Deklarasi tersebut mengumumkan penolakannya terhadap "ideologi Zionisme yang merusak, sebagai ideologi negara resmi rezim Israel, terhadap kekuatan-kekuatan yang menjajah Palestina dan mendirikan negara Israel di atas reruntuhannya, dan terhadap organisasi-organisasi dan proksi-proksi pro-Israel saat ini."
Untuk mencapai tujuan ini, pernyataan tersebut menyerukan "dekolonisasi di seluruh negeri, diakhirinya tatanan etno-supremasi, dan penggantian Zionisme dengan tatanan yang didirikan atas dasar hak asasi manusia yang setara bagi umat Kristen, Muslim, Yahudi, dan lainnya."
Deklarasi tersebut menuntut penghentian segera aksi militer Israel dan penarikan pasukan militer, serta penghentian “genosida, pemindahan paksa dan pengusiran, aktivitas permukiman, pengepungan Gaza dan pembatasan pergerakan di Tepi Barat.”

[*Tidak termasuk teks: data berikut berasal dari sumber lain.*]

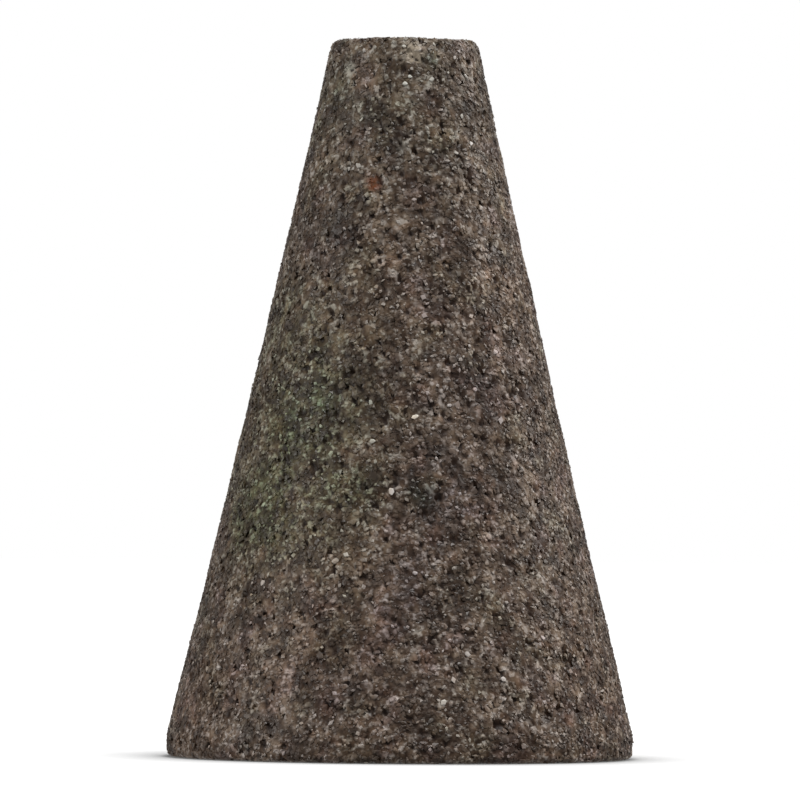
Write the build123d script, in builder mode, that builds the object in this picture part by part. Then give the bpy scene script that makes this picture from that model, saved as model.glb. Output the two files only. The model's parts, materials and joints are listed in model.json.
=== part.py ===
from build123d import *

import os
from math import cos, radians, tan

# A snagging cone for a portable grinder: a cone of coarse bonded abrasive, moulded in one piece
# round a threaded steel bushing. Sizes are in millimetres. The cone stands on its base with the
# tip up. The origin is the middle of the base, and +Z is the axis, towards the tip.

# The cone's outside
base_diameter = 50.0
overall_length = 77.0
tip_diameter = 15.6  # where the side would meet the flat tip if the tip's edge were sharp
land_height = 2.2  # the short upright rim at the foot
land_step = 0.25  # how far that rim stands out from the foot of the side
base_edge_radius = 0.7
tip_edge_radius = 1.0

# The bushing's thread, 5/8-11 UNC to suit a grinder's spindle, tapped in a blind drilled hole
thread_major_diameter = 15.875
thread_pitch = 25.4 / 11
thread_length = 19.0
tap_runout = 2.3  # plain hole past the last full thread
drill_point_angle = 118.0
countersink_clearance = 0.25  # the 90 degree countersink's rim past the thread's major radius

# The bushing's outside, turned from hexagonal bar
bushing_wall = 3.175  # from the thread's major diameter to the bar's flats
end_wall = 2.5  # from the drill's point to the closed end
face_bevel = 0.5  # turned off the bar's corners at the open end
end_bevel = 1.8  # turned off the bar's corners at the closed end
end_bevel_angle = 30.0

# The turned neck, which the bond fills, so that the bushing can't be pulled out
neck_depth = 1.6  # below the bar's flats
neck_length = 6.0
neck_from_face = 10.0

# The shallow relief that keeps the bushing's face off the grinder's flange
relief_depth = 0.3
relief_margin = 1.2  # past the bar's corners

# Radii and heights that follow from those sizes
base_radius = base_diameter / 2
tip_radius = tip_diameter / 2
flats_radius = thread_major_diameter / 2 + bushing_wall
corner_radius = flats_radius / cos(radians(30))
neck_radius = flats_radius - neck_depth
neck_start = relief_depth + neck_from_face
neck_end = neck_start + neck_length
tap_drill_radius = (thread_major_diameter - thread_pitch) / 2
countersink_radius = thread_major_diameter / 2 + countersink_clearance
countersink_end = relief_depth + countersink_radius - tap_drill_radius
drilled_end = relief_depth + thread_length + tap_runout
drill_point = drilled_end + tap_drill_radius / tan(radians(drill_point_angle / 2))
bushing_end = drill_point + end_wall
end_bevel_start = bushing_end - end_bevel * tan(radians(end_bevel_angle))

# The bushing's outside, solid: the hexagonal bar inside its turned outline
with BuildPart() as bushing_outside:
    with BuildSketch(Plane.XY.offset(relief_depth)):
        RegularPolygon(flats_radius, 6, major_radius=False)
    extrude(amount=bushing_end - relief_depth)
    with BuildSketch(Plane.XZ):
        with BuildLine():
            Polyline(
                (0, relief_depth),
                (corner_radius - face_bevel, relief_depth),
                (corner_radius, relief_depth + face_bevel),
                (corner_radius, neck_start),
                (neck_radius, neck_start),
                (neck_radius, neck_end),
                (corner_radius, neck_end),
                (corner_radius, end_bevel_start),
                (corner_radius - end_bevel, bushing_end),
                (0, bushing_end),
                close=True,
            )
        make_face()
    revolve(axis=Axis.Z, mode=Mode.INTERSECT)

# The bushing: that outside with its hole, drawn at the tap drill's size
with BuildPart() as threaded_bushing:
    add(bushing_outside.part)
    with BuildSketch(Plane.XZ):
        with BuildLine():
            Polyline(
                (0, relief_depth),
                (countersink_radius, relief_depth),
                (tap_drill_radius, countersink_end),
                (tap_drill_radius, drilled_end),
                (0, drill_point),
                close=True,
            )
        make_face()
    revolve(axis=Axis.Z, mode=Mode.SUBTRACT)

# The cone: rim, straight side and flat tip, moulded round the bushing's outside
with BuildPart() as abrasive_cone:
    with BuildSketch(Plane.XZ):
        with BuildLine():
            FilletPolyline(
                (0, 0),
                (base_radius, 0),
                (base_radius, land_height - land_step),
                (base_radius - land_step, land_height),
                (tip_radius, overall_length),
                (0, overall_length),
                radius=(0, base_edge_radius, 0, 0, tip_edge_radius, 0),
                close=True,
            )
        make_face()
    revolve(axis=Axis.Z)
    with BuildSketch(Plane.XY):
        Circle(corner_radius + relief_margin)
    extrude(amount=relief_depth, mode=Mode.SUBTRACT)
    add(bushing_outside.part, mode=Mode.SUBTRACT)

os.makedirs("parts", exist_ok=True)
abrasive_cone.part.label = "abrasive_cone"
export_step(abrasive_cone.part, "parts/abrasive_cone.step")
threaded_bushing.part.label = "threaded_bushing"
export_step(threaded_bushing.part, "parts/threaded_bushing.step")
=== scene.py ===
"""The looks of a snagging cone: a cone of coarse grit in a dark resin bond, with a steel bushing.

The bond is one closed skin turned round the axis and roughened. The grit is thousands of small
angular grains set in it, and the bushing is hexagonal bar with its thread cut as a real helix.
Lengths are in metres, in the part's own frame: +Z is the axis, and the cone stands on Z = 0.
"""

import json
import math
from itertools import combinations

import bpy
import numpy as np
from mathutils import Matrix
from mathutils import Vector


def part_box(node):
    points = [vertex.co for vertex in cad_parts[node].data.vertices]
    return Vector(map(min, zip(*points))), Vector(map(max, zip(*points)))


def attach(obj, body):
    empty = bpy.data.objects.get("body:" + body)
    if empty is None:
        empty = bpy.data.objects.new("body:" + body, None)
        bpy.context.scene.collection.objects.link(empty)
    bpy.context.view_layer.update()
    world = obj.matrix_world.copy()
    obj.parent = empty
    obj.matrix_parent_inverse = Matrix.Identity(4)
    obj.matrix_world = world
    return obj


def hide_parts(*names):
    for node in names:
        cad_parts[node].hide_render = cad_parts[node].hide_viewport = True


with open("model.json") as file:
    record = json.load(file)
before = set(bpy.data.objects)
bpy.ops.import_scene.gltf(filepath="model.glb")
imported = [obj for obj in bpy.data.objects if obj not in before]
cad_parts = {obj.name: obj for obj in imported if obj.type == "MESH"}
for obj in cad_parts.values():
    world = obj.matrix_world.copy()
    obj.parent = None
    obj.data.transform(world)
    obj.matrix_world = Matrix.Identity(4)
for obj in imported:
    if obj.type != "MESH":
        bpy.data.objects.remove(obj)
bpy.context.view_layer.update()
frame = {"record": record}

MM = 0.001
TURN = 2 * math.pi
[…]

'Keterlibatan' dalam kejahatan perang
Pengadilan Gaza juga mengecam "keterlibatan terus-menerus pemerintah dalam melakukan kejahatan perang Israel, kejahatan terhadap kemanusiaan, dan genosida di Palestina, dan peran memalukan banyak perusahaan media dalam menutupi genosida, merendahkan martabat warga Palestina, dan dalam penyebaran propaganda yang memicu rasisme anti-Palestina, kejahatan perang, dan genosida."
Menekankan hak Palestina untuk menentukan nasib sendiri, pengadilan tersebut mengatakan bahwa isu tersebut adalah "jus cogens dan erga omnes (aturan universal yang tidak tunduk pada pengecualian dan mengikat semua negara) dan tidak dapat dinegosiasikan dan merupakan aksiomatik."
Dimulainya kembali bantuan kemanusiaan tanpa batas ke Gaza dan penarikan semua pasukan Israel dari wilayah Lebanon dan Suriah juga termasuk dalam tuntutan tersebut.
Pernyataan tersebut menyerukan kepada semua pemerintah dan organisasi internasional “untuk mengakhiri skandal tidak adanya tindakan yang telah terjadi selama sembilan belas bulan terakhir, untuk segera menanggapi dengan segala cara yang mereka miliki untuk mengakhiri serangan dan pengepungan Israel, untuk menegakkan hukum internasional, untuk meminta pertanggungjawaban para pelaku, dan untuk memberikan bantuan dan perlindungan segera kepada rakyat Palestina.”
Deklarasi tersebut juga mengakui upaya berkelanjutan terhadap prosedur khusus independen Dewan Hak Asasi Manusia PBB dan badan pengungsi PBB UNRWA, serta memuji “tindakan berprinsip untuk membela hak-hak rakyat Palestina.”
Pengadilan Gaza secara resmi diluncurkan di London pada bulan November 2024 oleh koalisi akademisi, intelektual, pembela hak asasi manusia, dan perwakilan organisasi masyarakat sipil sebagai tanggapan atas apa yang mereka gambarkan sebagai “kegagalan total komunitas internasional yang terorganisasi untuk menerapkan hukum internasional” di Gaza.
Setelah sidang di Sarajevo, pengadilan berencana mengadakan sidang terakhirnya pada bulan Oktober tahun ini di Istanbul.
Selama acara ini, Juri Hati Nurani akan menyampaikan draf temuan dan keputusan pengadilan, dengan mengacu pada kesaksian para saksi dan pernyataan dari warga Palestina yang terkena dampak krisis.